Everyone deserves financial advice

It could be argued that in times of economic uncertainty, financial advice can play a more important role in helping people stay on top of their finances.

A recent My Pension Expert survey found that 37% of over-40s in work believed the cost-of-living crisis had made retirement impossible for the foreseeable future. Despite this, a concerningly low number had sought advice, with only 13% stating they had spoken to an independent financial adviser about their pension strategy. 

Clearly, this misconception, along with others, runs deep – to the point where people are still not seeking advice despite feeling anxious about their financial future. Therefore, it’s key that the sector works to ensure savers understand the value of advice and that it can be specific to their own financial situation. 

For example, at My Pension Expert, our team of advisers conduct a thorough audit of a client’s financial circumstances, their risk appetite, and their desired retirement outcome. From this, we develop a tailored retirement outcome to suit their needs and goals. 

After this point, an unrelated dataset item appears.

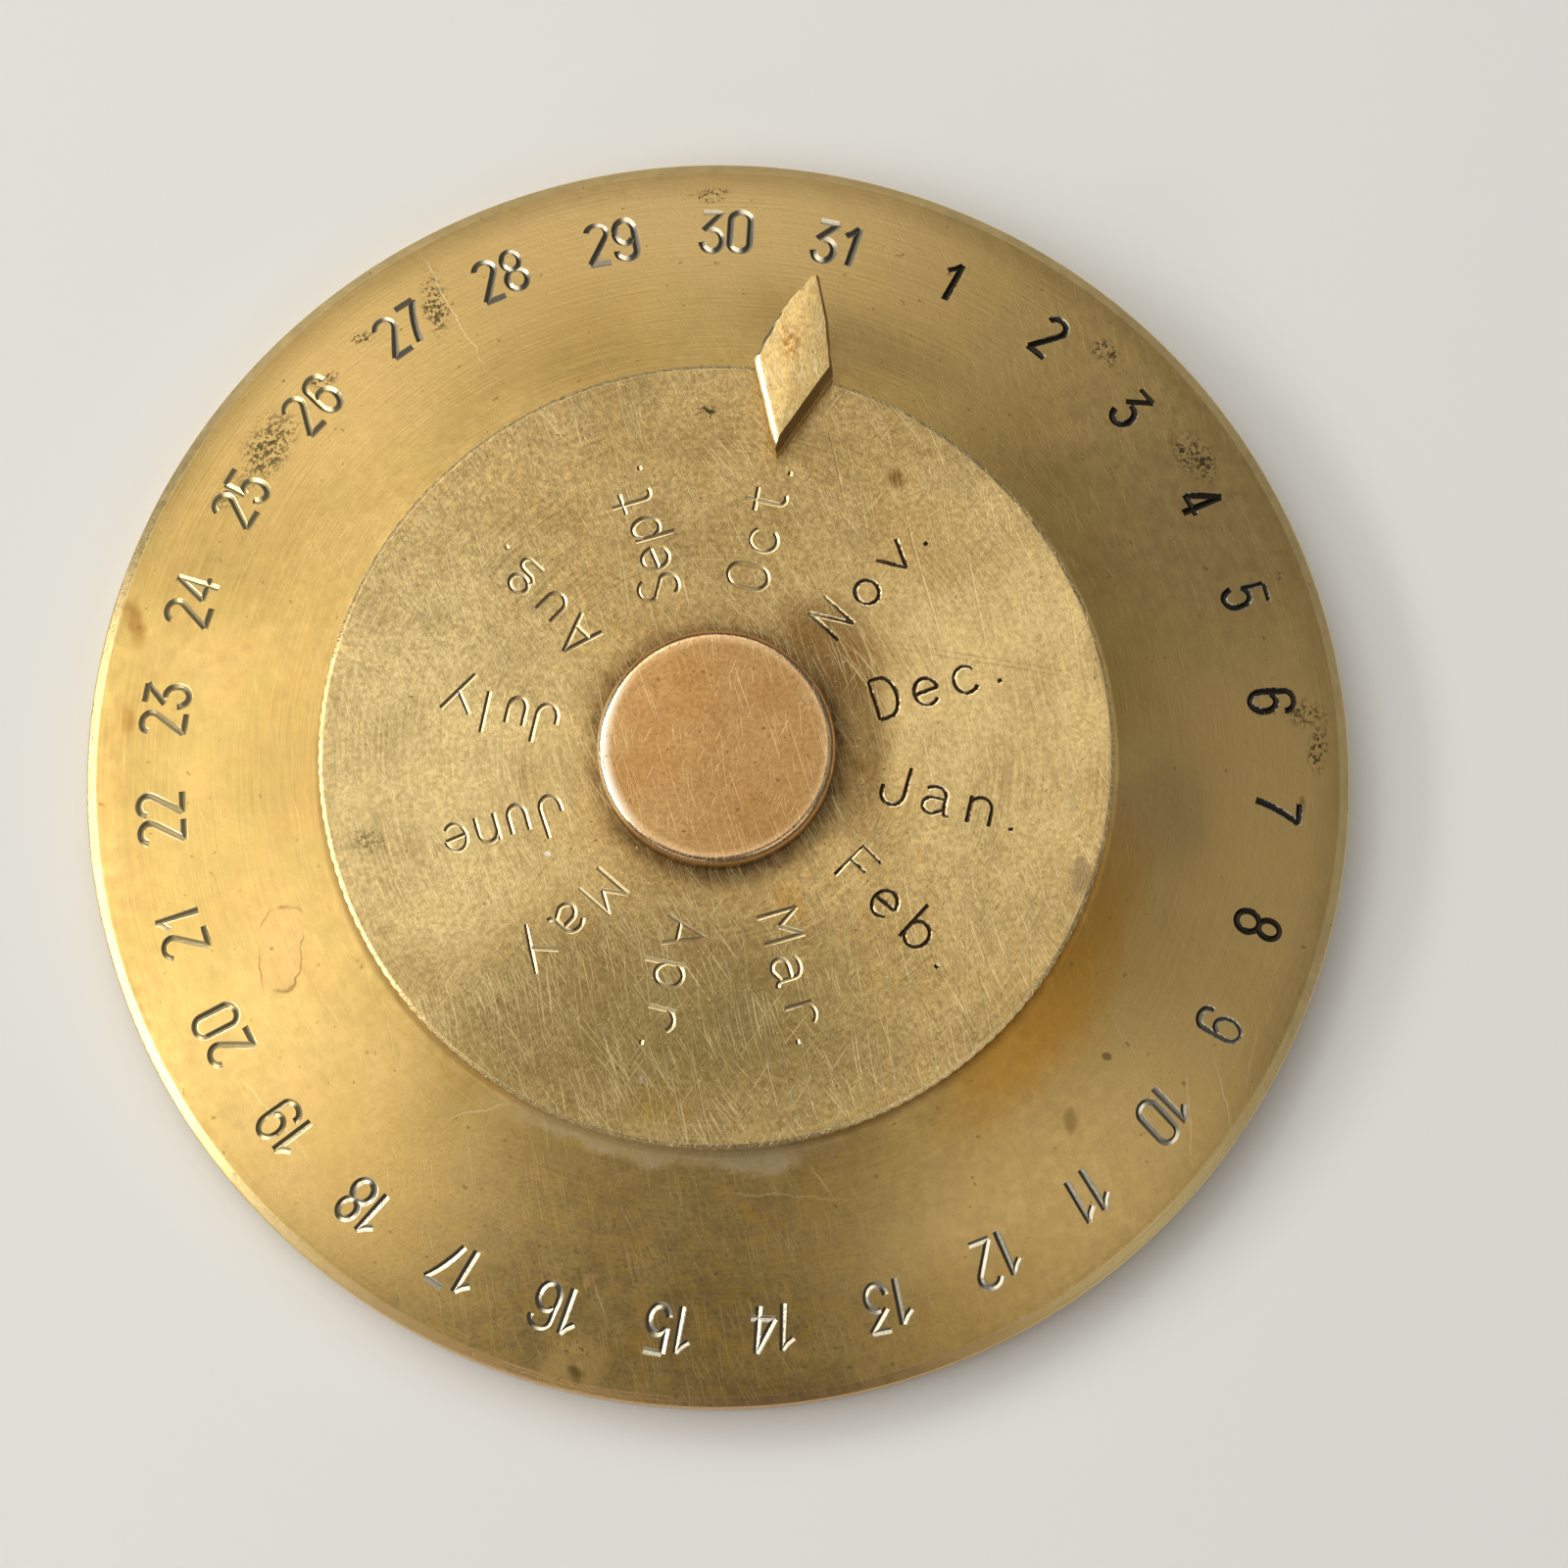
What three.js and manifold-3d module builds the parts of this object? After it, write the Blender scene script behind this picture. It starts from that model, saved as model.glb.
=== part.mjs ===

It must be acknowledged that advisers do charge fees for their service. However, they may not be as expensive as one may think. At My Pension Expert, we only charge our clients an adviser fee if they decide to follow their adviser’s recommendations – which our team explains at the very beginning of a client’s retirement journey. In doing so, we ensure that people of all wealth brackets are able to access advice, without worrying about surprise fees.

Every strategy will involve different factors, from higher-risk investments to flexible drawdowns or a fixed-term annuity. In taking on this tailored advice, an individual is able to make their money work in the most efficient way to achieve their particular goals, all without hindering their existing financial circumstances.